• [BRIEF]: Reproduce the full listing that appears beneath this instruction exactly.

• [SOURCE DATA]:

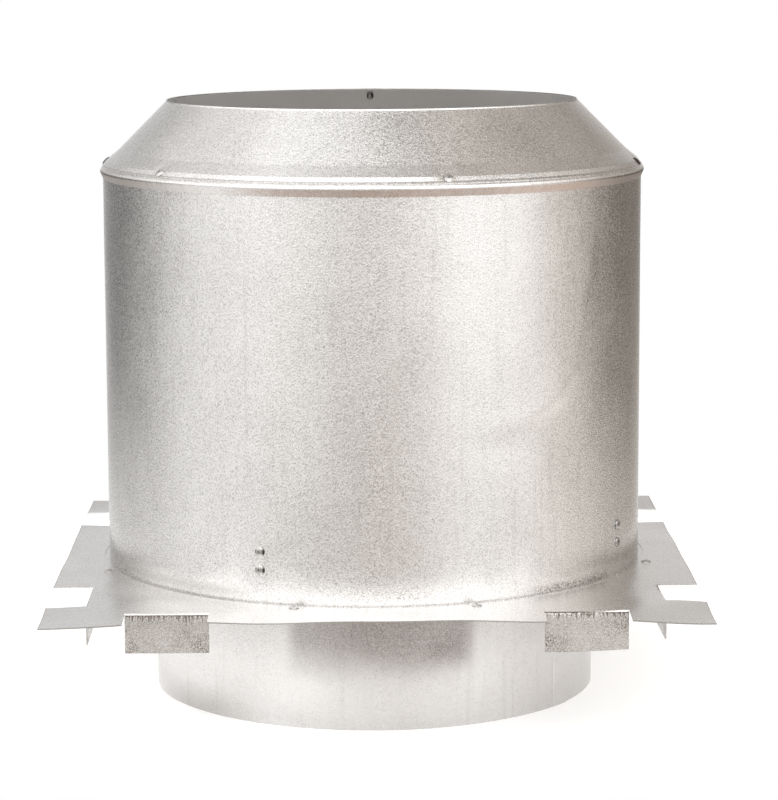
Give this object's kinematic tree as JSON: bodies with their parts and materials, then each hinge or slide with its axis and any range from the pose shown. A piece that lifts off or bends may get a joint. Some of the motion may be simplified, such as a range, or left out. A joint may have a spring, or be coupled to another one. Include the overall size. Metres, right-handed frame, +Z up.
{
  "type": "attic shield for a chimney pipe",
  "caption": "Galvanised sheet attic shield for a chimney pipe: cylindrical shell with conical collar on a square joist plate with tabs, sleeve below.",
  "frame": {"origin": "on the shield's axis, which is the pipe's, level with the lower rim of the sleeve on which it stands", "axes": "+Z up along the pipe's axis towards the collar's opening; -Y is the front, and the plate's sides lie along X and Y"},
  "size_m": [0.411, 0.411, 0.3912],
  "materials": {
    "galvanised_sheet": "spangled zinc, half matt",
    "rivet_steel": "zinc plated, dull"
  },
  "bodies": {
    "root": {"top_collar": "galvanised_sheet", "shield_shell": "galvanised_sheet", "sleeve_ring": "galvanised_sheet", "lower_sleeve": "galvanised_sheet", "base_plate": "galvanised_sheet", "front_bracket": "galvanised_sheet", "right_bracket": "galvanised_sheet", "back_bracket": "galvanised_sheet", "left_bracket": "galvanised_sheet", "collar_rivets": "rivet_steel", "collar_seam_rivets": "rivet_steel", "bracket_wall_rivets": "rivet_steel", "bracket_foot_rivets": "rivet_steel", "plate_rivets": "rivet_steel"}
  },
  "joints": []
}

• [COMPLETED TASK]:
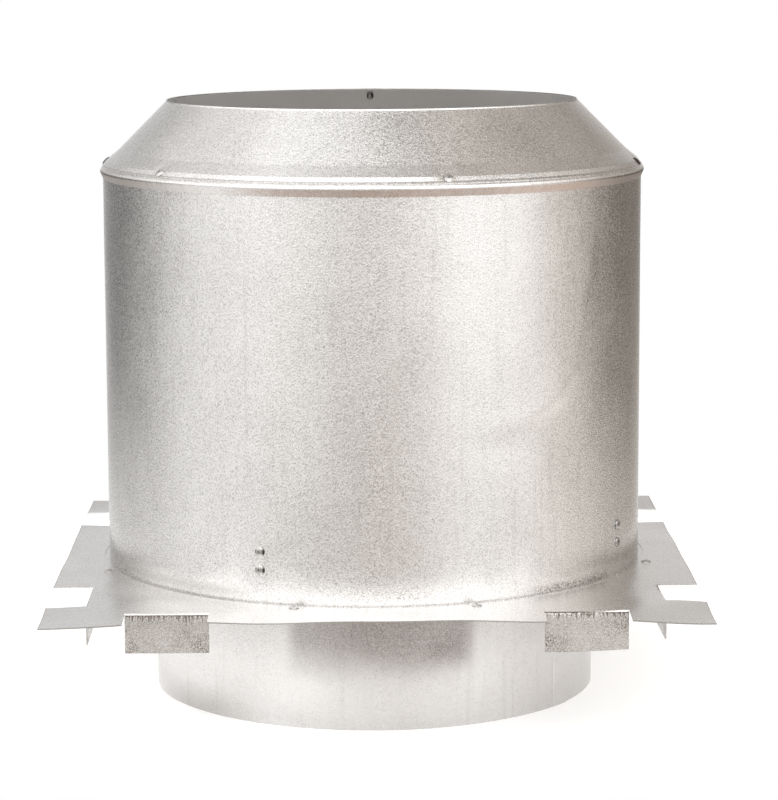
Give this object's kinematic tree as JSON: bodies with their parts and materials, then each hinge or slide with its axis and any range from the pose shown. A piece that lifts off or bends may get a joint. Some of the motion may be simplified, such as a range, or left out. A joint may have a spring, or be coupled to another one. Include the overall size. Metres, right-handed frame, +Z up.
{
  "type": "attic shield for a chimney pipe",
  "caption": "Galvanised sheet attic shield for a chimney pipe: cylindrical shell with conical collar on a square joist plate with tabs, sleeve below.",
  "frame": {"origin": "on the shield's axis, which is the pipe's, level with the lower rim of the sleeve on which it stands", "axes": "+Z up along the pipe's axis towards the collar's opening; -Y is the front, and the plate's sides lie along X and Y"},
  "size_m": [0.411, 0.411, 0.3912],
  "materials": {
    "galvanised_sheet": "spangled zinc, half matt",
    "rivet_steel": "zinc plated, dull"
  },
  "bodies": {
    "root": {"top_collar": "galvanised_sheet", "shield_shell": "galvanised_sheet", "sleeve_ring": "galvanised_sheet", "lower_sleeve": "galvanised_sheet", "base_plate": "galvanised_sheet", "front_bracket": "galvanised_sheet", "right_bracket": "galvanised_sheet", "back_bracket": "galvanised_sheet", "left_bracket": "galvanised_sheet", "collar_rivets": "rivet_steel", "collar_seam_rivets": "rivet_steel", "bracket_wall_rivets": "rivet_steel", "bracket_foot_rivets": "rivet_steel", "plate_rivets": "rivet_steel"}
  },
  "joints": []
}